Esclavos de la corrección política
La semana pasada, y con mucha publicidad en los medios del mundo, Daniel Barenboim fue objeto de una cadena de denuncias de maltrato de varios instrumentistas de la Staatskapelle Berlin, una de las tres orquestas más antiguas del mundo, que el Maestro argentino dirige desde 1992 y a la que logró llevar a un nuevo nivel de excelencia, con una expansión indiscutible de su repertorio y acontecimientos como el primer ciclo completo de las sinfonías de Anton Bruckner en Estados Unidos. No viene al caso discutir cada testimonio adverso. Limitémonos a uno solo, el de un timbalista. Según su propio testimonio, el músico había aprovechado el primer intervalo de El ocaso de los dioses, de Richard Wagner, para hacerle saber a Barenboim que tenía migraña y que no aseguraba su concentración durante el resto de la ópera. Desde ese momento, siempre de acuerdo con el timbalista, el Maestro le hizo indicaciones en cada solo con la mano y con el pie, "como si le estuviera enseñando a un chico", lo que hirió el orgullo del instrumentista y lo hundió en una depresión.
Vale la pena examinar la situación. ¿Qué debería haber hecho Barenboim? ¿Resignarse a una función defectuosa en una sala llena de asistentes que pagaron cientos de euros? ¿Y qué habría pasado al revés? ¿Cómo habría tomado la orquesta que Barenboim dijera que se sentía mal y que no estaba en condiciones de dar las entradas correctas?

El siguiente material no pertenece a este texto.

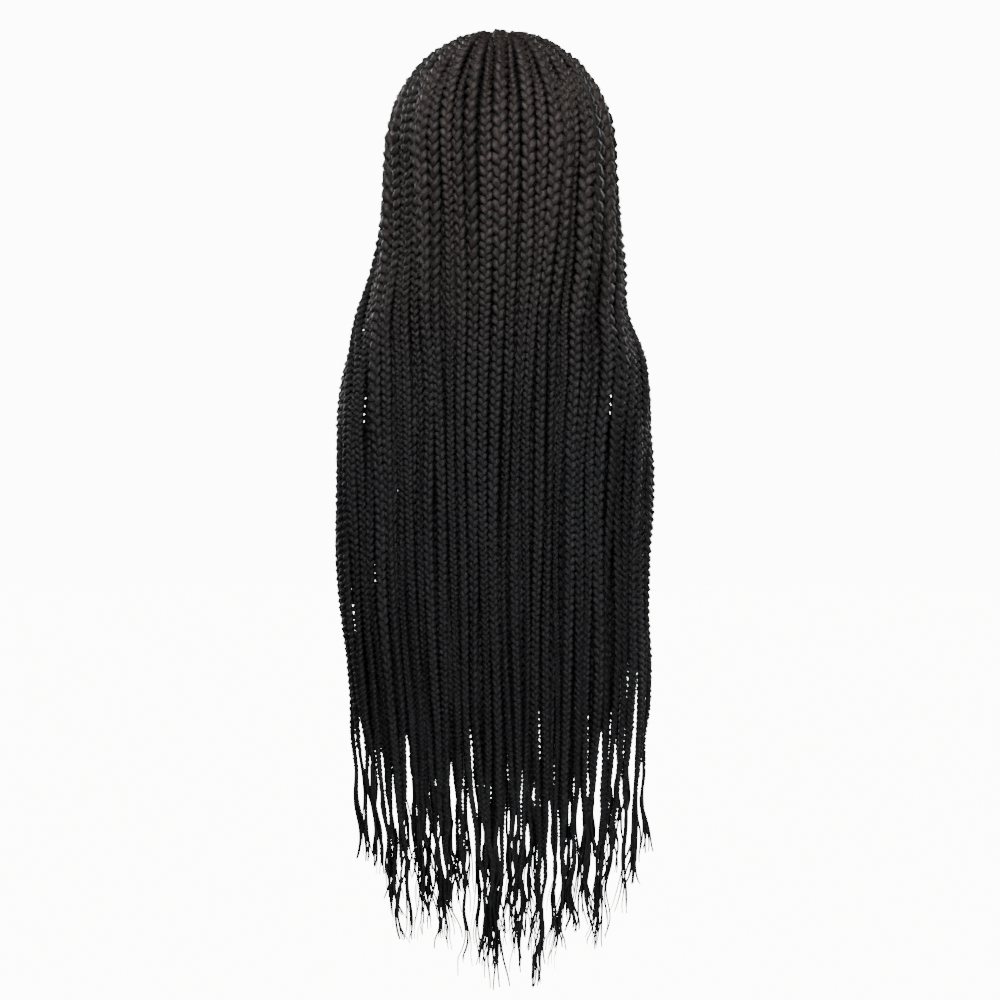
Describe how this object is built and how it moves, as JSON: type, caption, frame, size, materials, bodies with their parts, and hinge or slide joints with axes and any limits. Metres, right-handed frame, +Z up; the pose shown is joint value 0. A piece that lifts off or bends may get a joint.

El timbalista, desde luego, hizo estas afirmaciones (de un episodio que ocurrió... ¡hacia 2002!) en Facebook. En unas declaraciones en The New York Times, Barenboim fue discreto; aseguró que el instrumentista en cuestión era muy bueno, pero tenía "problemas de ritmo", algo evidentemente grave si se toca el timbal. Agregó que las decisiones de un director de orquesta no pueden someterse al voto popular. Claro que quienes no conocen una orquesta (y quienes sí la conocen, pero se hacen los vivos porque queda mal decir lo contrario) saben que las orquestas no son democráticas en este punto.

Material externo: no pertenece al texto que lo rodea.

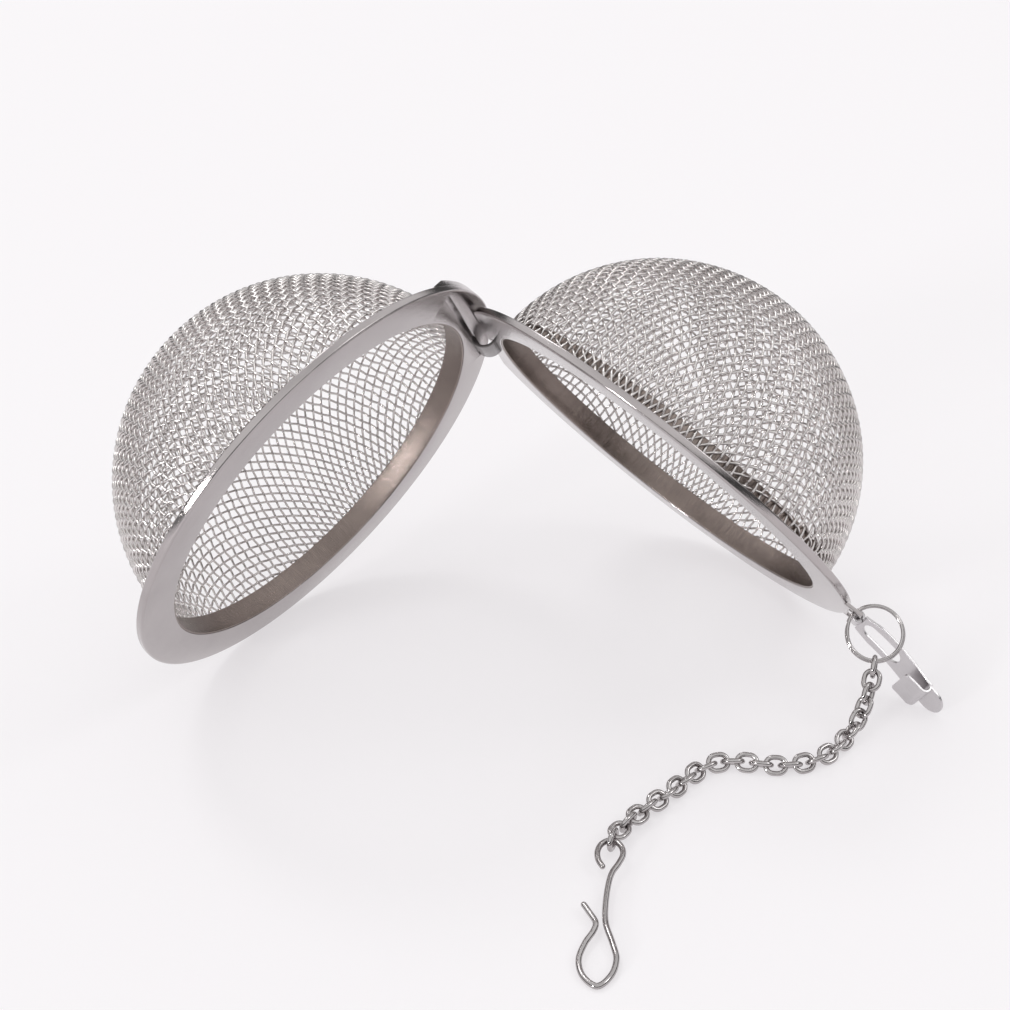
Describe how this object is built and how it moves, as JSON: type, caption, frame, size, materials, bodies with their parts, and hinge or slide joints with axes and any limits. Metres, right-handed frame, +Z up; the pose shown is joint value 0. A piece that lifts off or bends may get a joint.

Días después, en la entrevista que publicó LA NACION, Barenboim fue terminante sobre el otro aspecto de la cuestión, que es el que me interesa. Cuando le preguntaron sobre el #MeToo, el Maestro respondió: "La Justicia es totalmente lo contrario de lo que pasa hoy en las redes y medios sociales. En la Justicia uno es inocente hasta que se compruebe la culpabilidad. En las redes y medios sociales es totalmente lo contrario. Te acusan y ya está. Y es muy difícil comprobar la inocencia". Es la era del "escrache", modus operandi que nació para señalar los domicilios de los acusados de crímenes y se generalizó después a casi todo; por ejemplo, a Barenboim.

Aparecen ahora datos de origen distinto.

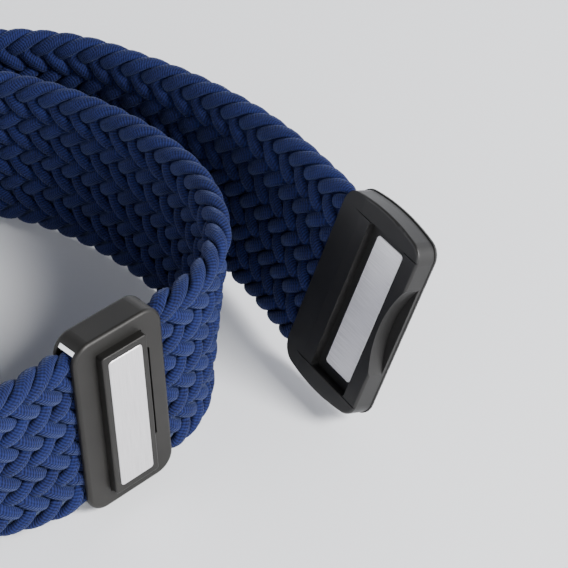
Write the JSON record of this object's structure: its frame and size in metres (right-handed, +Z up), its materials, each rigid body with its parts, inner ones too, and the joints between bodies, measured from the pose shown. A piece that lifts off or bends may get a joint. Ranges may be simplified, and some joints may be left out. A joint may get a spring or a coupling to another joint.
{
  "type": "fitness tracker band",
  "caption": "Braided elastic strap on a tracker carrier, doubled back through a loop ring and closed by a magnetic clasp that lands on a sliding keeper.",
  "frame": {"origin": "midway between the two spring bar axes, on the plane the band stands on", "axes": "+X from the tracker carrier towards the clasp, +Y towards the side of the outer strap, +Z up along the strap's width"},
  "size_m": [0.0915, 0.071, 0.0239],
  "materials": {
    "carrier_body": "smooth",
    "navy_braid": "flat braid of ribbed cords",
    "elastic": "plain",
    "dark_metal": "satin dark coating",
    "bright_liner": "plain drawn metal",
    "clasp_shell": "satin dark coating",
    "brushed_plate": "finely brushed",
    "magnet": "plated",
    "pin_steel": "polished"
  },
  "bodies": {
    "carrier": {"carrier_frame": "carrier_body", "inner_strap": "navy_braid"},
    "near_link": {"near_link_body": "dark_metal", "near_strap_end": "navy_braid", "near_crimp_pins": "pin_steel", "near_spring_bar_tube": "pin_steel", "near_spring_bar_fixed_tip": "pin_steel", "near_spring_bar_coil": "pin_steel"},
    "near_release": {"near_spring_bar_sliding_tip": "pin_steel", "near_release_knob": "pin_steel"},
    "far_link": {"loop_ring": "dark_metal", "strap_fold": "navy_braid", "far_spring_bar_tube": "pin_steel", "far_spring_bar_fixed_tip": "pin_steel", "far_spring_bar_coil": "pin_steel"},
    "far_release": {"far_spring_bar_sliding_tip": "pin_steel", "far_release_knob": "pin_steel"},
    "slider": {"slider_shell": "dark_metal", "slider_back_plate": "dark_metal", "slider_liner_rails": "bright_liner", "slider_boss": "dark_metal", "slider_magnets": "magnet", "slider_steel_plate": "brushed_plate"},
    "outer_root": {"outer_strap_root": "navy_braid"},
    "outer_middle": {"outer_strap_middle": "navy_braid", "elastic_core": "elastic"},
    "outer_end": {"outer_strap_end": "navy_braid"},
    "clasp": {"clasp_frame": "clasp_shell", "clasp_cover": "clasp_shell", "clasp_steel_plate": "brushed_plate", "clasp_magnets": "magnet", "clasp_clamp_bar": "pin_steel", "strap_end_tab": "navy_braid"}
  },
  "joints": [
    {"name": "near_link_hinge", "type": "hinge", "parent": "carrier", "child": "near_link", "pos_m": [0, -0.02115, 0.0113], "axis": [0, 0, 1], "range_deg": [-5, 5]},
    {"name": "near_release_slide", "type": "slide", "parent": "near_link", "child": "near_release", "axis": [0, 0, 1], "range_m": [-0.0011, 0], "stiffness_N_per_m": 300, "springref_m": 0.0008, "deforming": ["near_spring_bar_coil"]},
    {"name": "far_link_hinge", "type": "hinge", "parent": "carrier", "child": "far_link", "pos_m": [0, 0.02115, 0.0113], "axis": [0, 0, 1], "range_deg": [0, 4]},
    {"name": "far_release_slide", "type": "slide", "parent": "far_link", "child": "far_release", "axis": [0, 0, 1], "range_m": [-0.0011, 0], "stiffness_N_per_m": 300, "springref_m": 0.0008, "deforming": ["far_spring_bar_coil"]},
    {"name": "slider_slide", "type": "slide", "parent": "carrier", "child": "slider", "axis": [-0.7242, -0.6896, 0], "range_m": [0, 0.004]},
    {"name": "strap_swing", "type": "hinge", "parent": "far_link", "child": "outer_root", "pos_m": [0.00954, 0.02599, 0.0113], "axis": [0, 0, 1], "range_deg": [-13.49, 0]},
    {"name": "strap_stretch", "type": "slide", "parent": "outer_root", "child": "outer_middle", "axis": [0.9705, 0.241, 0], "range_m": [0, 0.0126]},
    {"name": "strap_flex", "type": "hinge", "parent": "outer_middle", "child": "outer_end", "pos_m": [0.04606, 0.02536, 0.00226], "axis": [0.0922, -0.548, 0.8314], "range_deg": [-29.06, 0]},
    {"name": "clasp_flex", "type": "hinge", "parent": "outer_end", "child": "clasp", "pos_m": [0.06571, -0.0012, 0.00372], "axis": [-0.2353, 0.6192, 0.7492], "range_deg": [-58.97, 0]}
  ],
  "couplings": [
    {"joint": "strap_stretch", "follows": "strap_swing", "m_per_rad": -0.05352},
    {"joint": "strap_flex", "follows": "strap_swing", "ratio": 2.1549},
    {"joint": "clasp_flex", "follows": "strap_swing", "ratio": 4.3728}
  ]
}
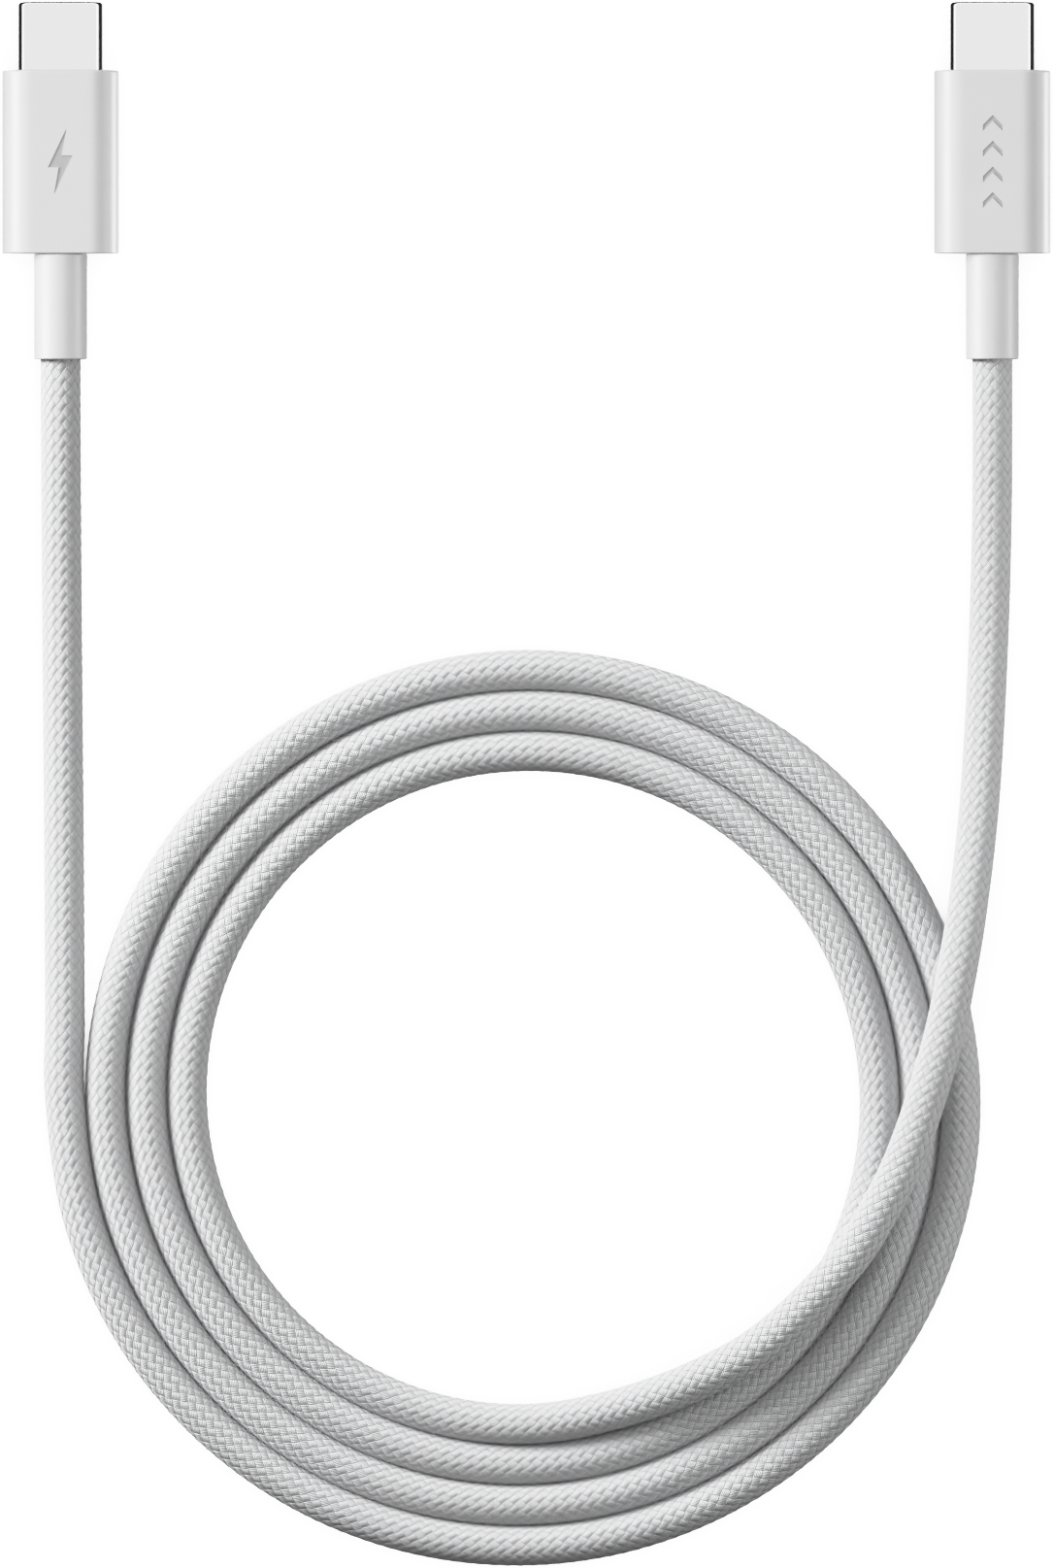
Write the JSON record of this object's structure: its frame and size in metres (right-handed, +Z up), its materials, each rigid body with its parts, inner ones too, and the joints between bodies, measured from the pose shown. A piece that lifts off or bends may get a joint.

Una starlet de la televisión argentina a quien Wikipedia define como "personalidad de internet" dijo: "El que no hizo nada no tiene por qué tener miedo. Y el que tiene miedo es porque algo habrá hecho". Cuando yo era chico, la frase "Algo habrán hecho" se usaba para justificar crímenes; veo que cambió de signo... o no.
Un director de orquesta que cumpla con mano firme (e incluso mal carácter) sus funciones será acusado públicamente de maltrato, y al académico temerario que afirme que el lenguaje "inclusivo" es una aberración gramatical, la progresía -con la complicidad de cierto lobby periodístico y legisladores (aun ministros) que prodigan "ciudadanías ilustres"-, lo expondrá al escarnio y le pedirá la renuncia a la academia. ¿Mejor callarse? La corrección política es la más insidiosa variedad de la censura, esa que quien quiere hablar se ejerce a sí mismo como violencia antes de hablar. Y si lo hace -si habla- será por su cuenta y riesgo del escrache o de que se le acuse de "impunidad verbal": punibles serán aquellos que no piensen como uno.
La corrección política es un lugar común, el peor de todos, y, por eso, una comodidad del pensamiento. Ni un músico ni un intelectual verdadero pueden permitirse esos lujos. En realidad, nadie honesto debería permitírselos.